Startups, once they get past the “wouldn’t it be cool if…” stage, are typically trying to answer questions like these:

  • What are we as a new startup going to sell? What product or service are we going to introduce to the marketplace?
  • How can we prove that the marketplace is interested in the product/service we are going to sell? Which often leads to: 1) How can we create a MVP (Minimum Viable Product) to prove that the marketplace cares, or 2) How can we create a landing page that proves that the marketplace cares?
  • What is the best way to monetize our idea? Example: Some web sites are free, and then make money from advertising (most news sites work this way). Other web sites make you sign up for a subscription, and then you pay a monthly fee (the Wall Street Journal works this way).

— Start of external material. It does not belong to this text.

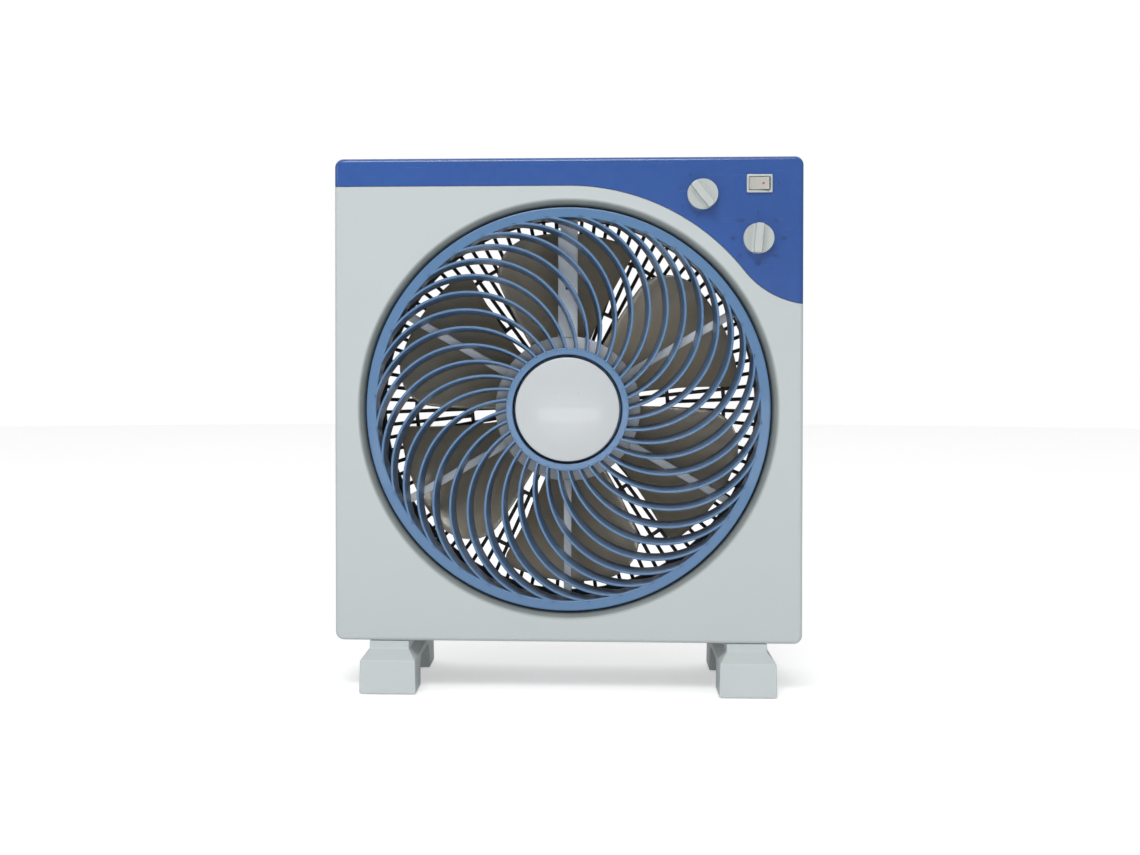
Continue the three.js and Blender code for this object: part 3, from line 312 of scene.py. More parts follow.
def metal_surface_group():
    """Machined or cast metal: ring marks about the fan axis, grain, and slight tarnish."""
    tree, given, out = shader_group(
        "Metal Surface",
        [
            ("Colour", COLOUR, (0.5, 0.5, 0.5, 1)),
            ("Tarnish Colour", COLOUR, (0.2, 0.17, 0.14, 1)),
            ("Tarnish", FLOAT, 0.3),
            ("Rings", FLOAT, 900.0),
            ("Roughness", FLOAT, 0.35),
        ],
        [("Colour", COLOUR), ("Roughness", FLOAT), ("Height", FLOAT)],
    )
    coords = add_node(tree, "ShaderNodeTexCoord").outputs["Object"]
    centred = add_node(tree, "ShaderNodeMapping", {"Vector": coords, "Location": tuple(-AXIS)}).outputs[0]
    axes = add_node(tree, "ShaderNodeSeparateXYZ", {0: centred})
    flat = add_node(tree, "ShaderNodeCombineXYZ", {"X": axes.outputs["X"], "Z": axes.outputs["Z"]}).outputs[0]
    radius = add_node(tree, "ShaderNodeVectorMath", {0: flat}, operation="LENGTH").outputs["Value"]
    along = math_node(
        tree, "ADD", math_node(tree, "MULTIPLY", radius, given.outputs["Rings"]), axes.outputs["Y"]
    )
    turned = add_node(
        tree, "ShaderNodeTexNoise", {"W": along, "Scale": 1.0, "Detail": 2.0}, noise_dimensions="1D"
    )
    blot = add_node(
        tree, "ShaderNodeTexNoise", {"Vector": coords, "Scale": 70.0, "Detail": 5.0}
    ).outputs["Fac"]
    spots = add_node(
        tree, "ShaderNodeMapRange", {"Value": blot, "From Min": 0.45, "From Max": 0.75}
    ).outputs[0]
    amount = math_node(tree, "MULTIPLY", spots, given.outputs["Tarnish"])
    mixed = add_node(
        tree,
        "ShaderNodeMix",
        {"Factor": amount, 6: given.outputs["Colour"], 7: given.outputs["Tarnish Colour"]},
        data_type="RGBA",
    ).outputs[2]
    rough = math_node(tree, "ADD", given.outputs["Roughness"], math_node(tree, "MULTIPLY", amount, 0.5))
    tree.links.new(mixed, out.inputs["Colour"])
    tree.links.new(rough, out.inputs["Roughness"])
    tree.links.new(turned.outputs["Fac"], out.inputs["Height"])
    return tree


# ---------------------------------------------------------------------------
# Materials
# ---------------------------------------------------------------------------


def group_node(tree, group, inputs):
    made = tree.nodes.new("ShaderNodeGroup")
    made.node_tree = bpy.data.node_groups[group]
    for label, value in inputs.items():
        made.inputs[label].default_value = value
    return made


def plastic(name, tint, roughness, edge_wear_and_shade, grain=(1400.0, 0.02), drift=0.06, dust=0.2, scratches=0.2, **shader):
    """A moulded plastic. edge_wear_and_shade is the colour of its rounded edges: paler rubbed wear on most
    plastics, painted shade on the panel. grain is its scale and depth in millimetres.
    """
    material = bpy.data.materials.new(name)
    material.use_nodes = True
    tree = material.node_tree
    principled = tree.nodes["Principled BSDF"]
    surface = group_node(
        tree,
        "Moulded Surface",
        {
            "Colour": (*tint, 1),
            "Drift": drift,
            "Grain Scale": grain[0],
            "Roughness": roughness,
            "Dust": dust,
            "Scratches": scratches,
        },
    )
    wear_and_shade_mask = group_node(tree, "Edge Wear And Shade", {"Amount": 0.55})
    mix = add_node(
        tree,
        "ShaderNodeMix",
        {"Factor": wear_and_shade_mask.outputs["Mask"], 6: surface.outputs["Colour"], 7: (*edge_wear_and_shade, 1)},
        data_type="RGBA",
    )
    bump = add_node(
        tree, "ShaderNodeBump", {
            "Height": surface.outputs["Height"], "Distance": grain[1] * MM, "Strength": 1.0
        }
    )
    tree.links.new(mix.outputs[2], principled.inputs["Base Color"])
    tree.links.new(surface.outputs["Roughness"], principled.inputs["Roughness"])
    tree.links.new(bump.outputs[0], principled.inputs["Normal"])
    for label, value in shader.items():
        principled.inputs[label.replace("_", " ")].default_value = value
    material.diffuse_color = (*tint, 1)
    return material


def metal(name, tint, roughness, tarnish, rings=900.0, depth=0.01, metallic=1.0):
    """A bare or plated metal with ring marks about the fan axis."""
    material = bpy.data.materials.new(name)
    material.use_nodes = True
    tree = material.node_tree
    principled = tree.nodes["Principled BSDF"]
    surface = group_node(
        tree,
        "Metal Surface",
        {"Colour": (*tint, 1), "Tarnish": tarnish, "Rings": rings, "Roughness": roughness},
    )
    bump = add_node(tree, "ShaderNodeBump", {"Height": surface.outputs["Height"], "Distance": depth * MM})
    tree.links.new(surface.outputs["Colour"], principled.inputs["Base Color"])
    tree.links.new(surface.outputs["Roughness"], principled.inputs["Roughness"])
    tree.links.new(bump.outputs[0], principled.inputs["Normal"])
    principled.inputs["Metallic"].default_value = metallic
    material.diffuse_color = (*tint, 1)
    return material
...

Some web sites are free up to a certain point, and then try to charge heavy users (Dropbox and the Washington Post follow this model). These are three different ways to monetize something.
  • How are we going to fund ourselves until we reach profitability? (This is where the whole topic of angel investors, VCs, etc. comes in – many new startups need investors (or some other source of funding) in order to answer this question)

The “Industry-approved” answer today to several of these questions comes under the banner of the “Lean Startup”. If we are a startup that is accepted to Y Combinator (or any of the hundreds of other startup accelerator programs that Y
Combinator has spawned), or if we are students in the entrepreneurial program at Stanford, NCSU, etc. , then the “Lean Startup” approach is what people follow. It is currently the gold standard in how to start a startup.

So where did the idea of “Lean Startups” come from, and why did it become the gold standard? It is a pretty amazing story. If you go back to 2005ish, a guy named Steve Blank got the ball rolling with a book he self-published (on Cafepress!) called “The Four Steps to the Epiphany”. This book was basically a manifesto that said, “we have been doing startups all wrong, and here is my better idea.” And then he proceeded to invent a whole bunch of new stuff, including the MVP (Minimum Viable Product), “get out of the building” (to learn about real customer needs), the “customer development process”, pivoting, etc. And all of his thinking became, eventually, the “Lean Startup”.

You can see where Steve is coming from if you read the first two pages of his book (and I urge you to give it a try, because it is not often a person can create a whole new thought-space with a self published book):

[Page 2]

Then, several years later he encapsulated the book, and what he subsequently learned after publication, into this seminal Udacity class (which is, amazingly, free):

https://www.udacity.com/course/how-to-build-a-startup–ep245

So, using the Lean Startup methodology, how would we find out if a product/service idea would work in a marketplace?

  1. Steve would advocate that we “get out of the building” and start talking directly to potential customers to understand their problems and needs. Then we come up with an idea based on those needs, formulate the feature set for an MVP, develop the MVP, test it with the people we talked to, and start refining it with this core set of initial customers. Once they are happy, take it out into the wider world.
  2. Or, alternatively, we could develop an MVP ourselves based on an idea, and then start shopping it around to see if anyone cares. Get their feedback, adjust the product, rinse and repeat until the product is a no-brainer for people to buy. But in this case the MVP has to really be an MVP – a prototype developed in just a few weeks that we can show to people.
  3. Or we could come up with a description of an idea, put it on a landing page, drive some traffic to the landing page (e.g. with Facebook ads), and see if anyone will push a “buy” button even before an MVP exists.
  4. Or, if it is a web idea, we could simply create an MVP web site, put it out in public and see if it resonates at all. This is how Google and HowStuffWorks got started.

All of these represent fundamentally the same process – do something to find an idea that resonates.

 

If we want to go talk to an angel investor or a VC to raise money, we would need to prove resonance/traction in the marketplace, and there are at least four ways to do that:

  1. (weakest) Use industry statistics, surveys of potential users, quotes we gather from interviews, etc.
  2. (better) Show positive (and impressive) results from a landing page, i.e. you have people fill in their email addresses on a landing page to learn more, and 10,000 people give you an email address. Or you put a “buy” button and 1,000 people click it.
  3. (better) Get signed letters of intent from potential customers.
  4. (best) Show real traction in the marketplace, i.e. be actively selling an MVP product and show that sales are easy and rising.

You generally cannot go to an investor and say, “I have a great idea”. You need to have some way to show traction. #4 is generally a no brainer for a VC. The fire is already started, and the VC money is used as fuel on the fire to: a) speed up development of new features, and/or b) marketing, which will accelerate sales. The only condition is size-of-market. A VC wants to know that sales will eventually grow to, say, $10 million and up (depending on the VC).

So, to recap, What is a startup? It is a small group of people trying to find an idea that resonates in a marketplace. The IPESSI process described on this web site will help you do this quickly and efficiently.